PROBLEM REQUIREMENTS » Render the following material again verbatim, leaving nothing out.

DATA EXCERPT »

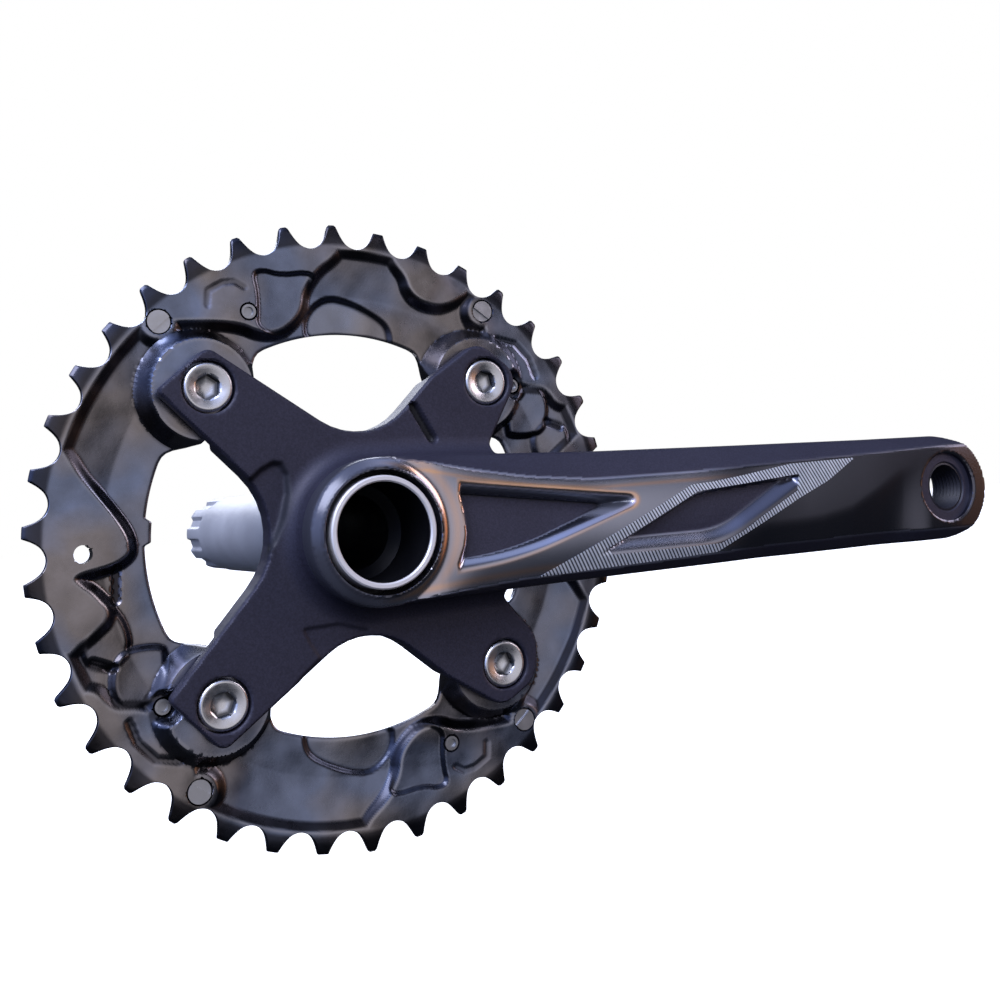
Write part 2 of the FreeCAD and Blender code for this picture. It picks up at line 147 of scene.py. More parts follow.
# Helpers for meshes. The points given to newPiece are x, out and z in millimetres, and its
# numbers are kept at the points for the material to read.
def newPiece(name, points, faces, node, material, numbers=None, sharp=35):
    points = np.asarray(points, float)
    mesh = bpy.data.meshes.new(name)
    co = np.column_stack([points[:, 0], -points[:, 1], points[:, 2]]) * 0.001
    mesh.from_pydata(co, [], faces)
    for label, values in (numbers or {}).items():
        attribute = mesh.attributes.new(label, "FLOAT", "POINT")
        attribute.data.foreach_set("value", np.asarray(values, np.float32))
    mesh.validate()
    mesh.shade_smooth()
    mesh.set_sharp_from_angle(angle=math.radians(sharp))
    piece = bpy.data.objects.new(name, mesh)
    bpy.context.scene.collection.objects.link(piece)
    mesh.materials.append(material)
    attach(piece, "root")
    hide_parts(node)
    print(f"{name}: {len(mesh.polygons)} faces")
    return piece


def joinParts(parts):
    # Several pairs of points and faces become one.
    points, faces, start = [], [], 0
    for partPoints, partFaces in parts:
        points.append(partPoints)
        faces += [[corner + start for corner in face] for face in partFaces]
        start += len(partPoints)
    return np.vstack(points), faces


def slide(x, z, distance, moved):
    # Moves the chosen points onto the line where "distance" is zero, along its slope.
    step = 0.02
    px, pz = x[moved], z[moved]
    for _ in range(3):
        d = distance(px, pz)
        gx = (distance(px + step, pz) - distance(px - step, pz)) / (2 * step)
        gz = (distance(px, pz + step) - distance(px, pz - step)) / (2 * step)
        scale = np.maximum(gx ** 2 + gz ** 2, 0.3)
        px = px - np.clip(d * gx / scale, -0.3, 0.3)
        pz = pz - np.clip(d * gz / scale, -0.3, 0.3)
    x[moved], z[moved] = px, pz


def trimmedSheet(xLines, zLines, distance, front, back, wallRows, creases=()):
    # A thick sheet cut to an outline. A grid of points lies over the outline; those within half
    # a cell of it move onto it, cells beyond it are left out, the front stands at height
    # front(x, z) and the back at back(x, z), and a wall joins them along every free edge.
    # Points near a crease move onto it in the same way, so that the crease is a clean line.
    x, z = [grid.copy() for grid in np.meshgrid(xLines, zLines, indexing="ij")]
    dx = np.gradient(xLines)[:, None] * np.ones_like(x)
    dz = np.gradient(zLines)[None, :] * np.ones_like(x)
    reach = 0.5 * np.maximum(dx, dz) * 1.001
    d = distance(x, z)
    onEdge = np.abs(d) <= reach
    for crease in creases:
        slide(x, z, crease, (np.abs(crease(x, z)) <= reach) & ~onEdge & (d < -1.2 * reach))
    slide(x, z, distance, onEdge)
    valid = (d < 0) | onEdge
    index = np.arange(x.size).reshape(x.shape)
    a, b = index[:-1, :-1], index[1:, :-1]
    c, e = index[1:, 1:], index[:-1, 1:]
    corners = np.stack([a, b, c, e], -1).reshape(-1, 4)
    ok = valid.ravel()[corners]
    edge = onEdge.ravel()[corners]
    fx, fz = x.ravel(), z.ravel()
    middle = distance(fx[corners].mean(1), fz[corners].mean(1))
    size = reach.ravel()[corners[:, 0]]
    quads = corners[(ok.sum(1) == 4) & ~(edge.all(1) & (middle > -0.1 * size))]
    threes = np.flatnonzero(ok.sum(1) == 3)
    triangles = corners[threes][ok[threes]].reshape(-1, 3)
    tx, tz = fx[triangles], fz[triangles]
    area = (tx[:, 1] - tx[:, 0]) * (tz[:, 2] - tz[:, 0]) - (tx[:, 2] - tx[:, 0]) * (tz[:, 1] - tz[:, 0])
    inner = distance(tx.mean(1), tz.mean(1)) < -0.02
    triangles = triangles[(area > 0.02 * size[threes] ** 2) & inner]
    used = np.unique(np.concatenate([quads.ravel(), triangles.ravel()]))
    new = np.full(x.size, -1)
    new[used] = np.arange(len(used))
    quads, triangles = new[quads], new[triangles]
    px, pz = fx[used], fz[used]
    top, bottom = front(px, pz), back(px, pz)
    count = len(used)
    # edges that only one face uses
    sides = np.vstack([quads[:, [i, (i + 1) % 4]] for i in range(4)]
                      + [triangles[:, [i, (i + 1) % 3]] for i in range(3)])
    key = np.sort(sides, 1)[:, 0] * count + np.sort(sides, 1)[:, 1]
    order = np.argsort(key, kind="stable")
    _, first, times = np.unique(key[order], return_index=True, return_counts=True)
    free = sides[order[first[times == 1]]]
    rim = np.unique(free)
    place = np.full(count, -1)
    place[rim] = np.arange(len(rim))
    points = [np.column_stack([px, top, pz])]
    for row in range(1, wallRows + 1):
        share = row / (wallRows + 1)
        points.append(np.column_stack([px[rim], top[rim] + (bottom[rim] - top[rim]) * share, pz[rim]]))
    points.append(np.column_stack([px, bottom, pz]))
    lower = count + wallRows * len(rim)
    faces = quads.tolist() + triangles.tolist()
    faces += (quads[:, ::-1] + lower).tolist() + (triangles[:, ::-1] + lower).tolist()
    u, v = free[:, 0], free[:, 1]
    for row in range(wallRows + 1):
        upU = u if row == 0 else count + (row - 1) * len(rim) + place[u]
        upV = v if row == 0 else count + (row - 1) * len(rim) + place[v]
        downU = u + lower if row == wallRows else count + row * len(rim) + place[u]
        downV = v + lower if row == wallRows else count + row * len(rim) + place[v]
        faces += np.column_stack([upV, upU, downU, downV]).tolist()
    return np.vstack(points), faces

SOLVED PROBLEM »
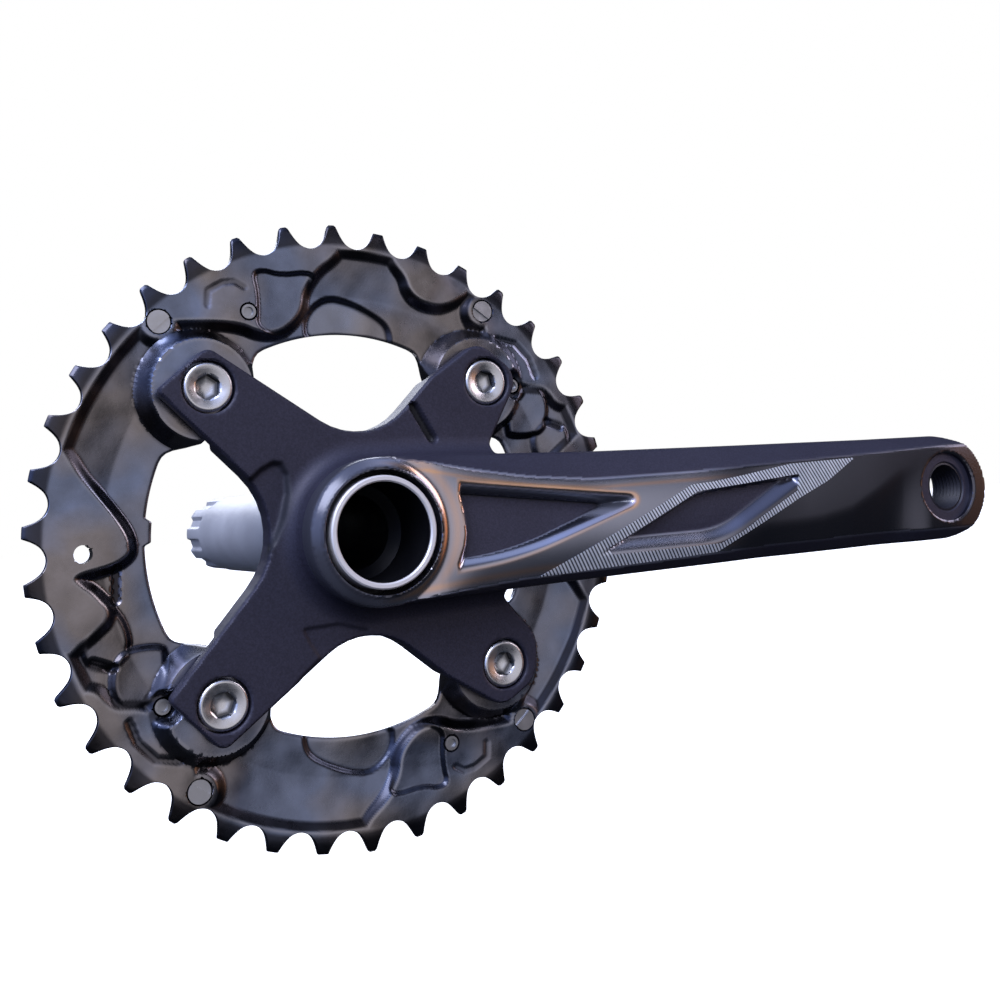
Write part 2 of the FreeCAD and Blender code for this picture. It picks up at line 147 of scene.py. More parts follow.
# Helpers for meshes. The points given to newPiece are x, out and z in millimetres, and its
# numbers are kept at the points for the material to read.
def newPiece(name, points, faces, node, material, numbers=None, sharp=35):
    points = np.asarray(points, float)
    mesh = bpy.data.meshes.new(name)
    co = np.column_stack([points[:, 0], -points[:, 1], points[:, 2]]) * 0.001
    mesh.from_pydata(co, [], faces)
    for label, values in (numbers or {}).items():
        attribute = mesh.attributes.new(label, "FLOAT", "POINT")
        attribute.data.foreach_set("value", np.asarray(values, np.float32))
    mesh.validate()
    mesh.shade_smooth()
    mesh.set_sharp_from_angle(angle=math.radians(sharp))
    piece = bpy.data.objects.new(name, mesh)
    bpy.context.scene.collection.objects.link(piece)
    mesh.materials.append(material)
    attach(piece, "root")
    hide_parts(node)
    print(f"{name}: {len(mesh.polygons)} faces")
    return piece


def joinParts(parts):
    # Several pairs of points and faces become one.
    points, faces, start = [], [], 0
    for partPoints, partFaces in parts:
        points.append(partPoints)
        faces += [[corner + start for corner in face] for face in partFaces]
        start += len(partPoints)
    return np.vstack(points), faces


def slide(x, z, distance, moved):
    # Moves the chosen points onto the line where "distance" is zero, along its slope.
    step = 0.02
    px, pz = x[moved], z[moved]
    for _ in range(3):
        d = distance(px, pz)
        gx = (distance(px + step, pz) - distance(px - step, pz)) / (2 * step)
        gz = (distance(px, pz + step) - distance(px, pz - step)) / (2 * step)
        scale = np.maximum(gx ** 2 + gz ** 2, 0.3)
        px = px - np.clip(d * gx / scale, -0.3, 0.3)
        pz = pz - np.clip(d * gz / scale, -0.3, 0.3)
    x[moved], z[moved] = px, pz


def trimmedSheet(xLines, zLines, distance, front, back, wallRows, creases=()):
    # A thick sheet cut to an outline. A grid of points lies over the outline; those within half
    # a cell of it move onto it, cells beyond it are left out, the front stands at height
    # front(x, z) and the back at back(x, z), and a wall joins them along every free edge.
    # Points near a crease move onto it in the same way, so that the crease is a clean line.
    x, z = [grid.copy() for grid in np.meshgrid(xLines, zLines, indexing="ij")]
    dx = np.gradient(xLines)[:, None] * np.ones_like(x)
    dz = np.gradient(zLines)[None, :] * np.ones_like(x)
    reach = 0.5 * np.maximum(dx, dz) * 1.001
    d = distance(x, z)
    onEdge = np.abs(d) <= reach
    for crease in creases:
        slide(x, z, crease, (np.abs(crease(x, z)) <= reach) & ~onEdge & (d < -1.2 * reach))
    slide(x, z, distance, onEdge)
    valid = (d < 0) | onEdge
    index = np.arange(x.size).reshape(x.shape)
    a, b = index[:-1, :-1], index[1:, :-1]
    c, e = index[1:, 1:], index[:-1, 1:]
    corners = np.stack([a, b, c, e], -1).reshape(-1, 4)
    ok = valid.ravel()[corners]
    edge = onEdge.ravel()[corners]
    fx, fz = x.ravel(), z.ravel()
    middle = distance(fx[corners].mean(1), fz[corners].mean(1))
    size = reach.ravel()[corners[:, 0]]
    quads = corners[(ok.sum(1) == 4) & ~(edge.all(1) & (middle > -0.1 * size))]
    threes = np.flatnonzero(ok.sum(1) == 3)
    triangles = corners[threes][ok[threes]].reshape(-1, 3)
    tx, tz = fx[triangles], fz[triangles]
    area = (tx[:, 1] - tx[:, 0]) * (tz[:, 2] - tz[:, 0]) - (tx[:, 2] - tx[:, 0]) * (tz[:, 1] - tz[:, 0])
    inner = distance(tx.mean(1), tz.mean(1)) < -0.02
    triangles = triangles[(area > 0.02 * size[threes] ** 2) & inner]
    used = np.unique(np.concatenate([quads.ravel(), triangles.ravel()]))
    new = np.full(x.size, -1)
    new[used] = np.arange(len(used))
    quads, triangles = new[quads], new[triangles]
    px, pz = fx[used], fz[used]
    top, bottom = front(px, pz), back(px, pz)
    count = len(used)
    # edges that only one face uses
    sides = np.vstack([quads[:, [i, (i + 1) % 4]] for i in range(4)]
                      + [triangles[:, [i, (i + 1) % 3]] for i in range(3)])
    key = np.sort(sides, 1)[:, 0] * count + np.sort(sides, 1)[:, 1]
    order = np.argsort(key, kind="stable")
    _, first, times = np.unique(key[order], return_index=True, return_counts=True)
    free = sides[order[first[times == 1]]]
    rim = np.unique(free)
    place = np.full(count, -1)
    place[rim] = np.arange(len(rim))
    points = [np.column_stack([px, top, pz])]
    for row in range(1, wallRows + 1):
        share = row / (wallRows + 1)
        points.append(np.column_stack([px[rim], top[rim] + (bottom[rim] - top[rim]) * share, pz[rim]]))
    points.append(np.column_stack([px, bottom, pz]))
    lower = count + wallRows * len(rim)
    faces = quads.tolist() + triangles.tolist()
    faces += (quads[:, ::-1] + lower).tolist() + (triangles[:, ::-1] + lower).tolist()
    u, v = free[:, 0], free[:, 1]
    for row in range(wallRows + 1):
        upU = u if row == 0 else count + (row - 1) * len(rim) + place[u]
        upV = v if row == 0 else count + (row - 1) * len(rim) + place[v]
        downU = u + lower if row == wallRows else count + row * len(rim) + place[u]
        downV = v + lower if row == wallRows else count + row * len(rim) + place[v]
        faces += np.column_stack([upV, upU, downU, downV]).tolist()
    return np.vstack(points), faces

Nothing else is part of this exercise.